A specific use case I have in mind is when $Y\rightarrow X$ is a natural fibre bundle, one of the field variables is a metric tensor and all connections are induced from its Levi-Civita connection as in this case the connection is canonically given and the form $\theta$ is also canonically given globally through this construction. However it then means that the Levi-Civita connection $\nabla_{\mathrm{LC}}$ should induce a (in general nonlinear) connection on $\pi:Y\rightarrow X$ (when the order of $\pi$ is $1$, I know how to do this, since then this is just the usual associated bundle construction, but I am not sure how things work when $\pi$ is higher order and is associated to the higher frame bundle $L^s(M)$ for $s\ge 2$), and it should induce a further linear connection on $VY\rightarrow Y$.

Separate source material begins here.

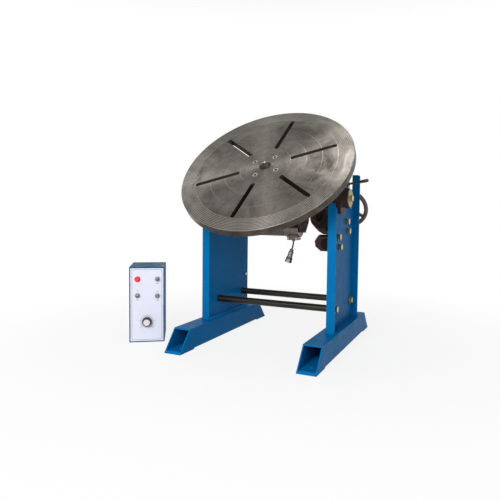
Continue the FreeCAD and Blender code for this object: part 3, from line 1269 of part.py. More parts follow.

For what I want I will need to work with local formulae so it would also be essential to understand how to express both the covariant derivatives $\nabla_{i_1...i_k}\Xi^\rho$ in terms of the Christoffel symbols $\Gamma^{i}_{\ jk}$ of the metric as well as the covariant momenta $\hat Q^{ii_1...i_k}_\rho$ in terms of the connection $\nabla_{\mathrm{LC}}$ and the Lagrangian.

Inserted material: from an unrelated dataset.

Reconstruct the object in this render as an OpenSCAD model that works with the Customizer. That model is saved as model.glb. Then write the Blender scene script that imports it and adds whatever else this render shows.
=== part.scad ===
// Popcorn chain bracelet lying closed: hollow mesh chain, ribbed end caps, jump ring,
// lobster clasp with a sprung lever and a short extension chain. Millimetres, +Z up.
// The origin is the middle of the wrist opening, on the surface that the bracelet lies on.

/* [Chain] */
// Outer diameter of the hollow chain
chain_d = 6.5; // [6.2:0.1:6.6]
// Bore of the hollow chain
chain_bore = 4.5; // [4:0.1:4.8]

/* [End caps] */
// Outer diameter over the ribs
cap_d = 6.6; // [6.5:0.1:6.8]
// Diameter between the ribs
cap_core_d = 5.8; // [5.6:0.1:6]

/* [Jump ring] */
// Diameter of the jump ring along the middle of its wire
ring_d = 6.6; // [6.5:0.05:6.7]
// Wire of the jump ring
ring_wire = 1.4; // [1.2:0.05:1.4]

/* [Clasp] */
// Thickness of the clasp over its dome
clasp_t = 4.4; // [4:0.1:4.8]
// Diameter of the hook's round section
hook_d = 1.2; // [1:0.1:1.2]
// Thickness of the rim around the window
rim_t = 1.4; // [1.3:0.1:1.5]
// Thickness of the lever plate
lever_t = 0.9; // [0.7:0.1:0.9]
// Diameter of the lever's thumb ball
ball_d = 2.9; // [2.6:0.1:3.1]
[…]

The TL;DR is that I am looking for references which construct the global first variation formula or equivalently global Poincaré-Cartan/Lepage forms in terms of connections such that the "momenta" of the Lagrangian as defined above are in a sense tensorial objects.
I would especially find references valuable which do this in the context of natural fibre bundles and natural variational principles or at least uses that as an application.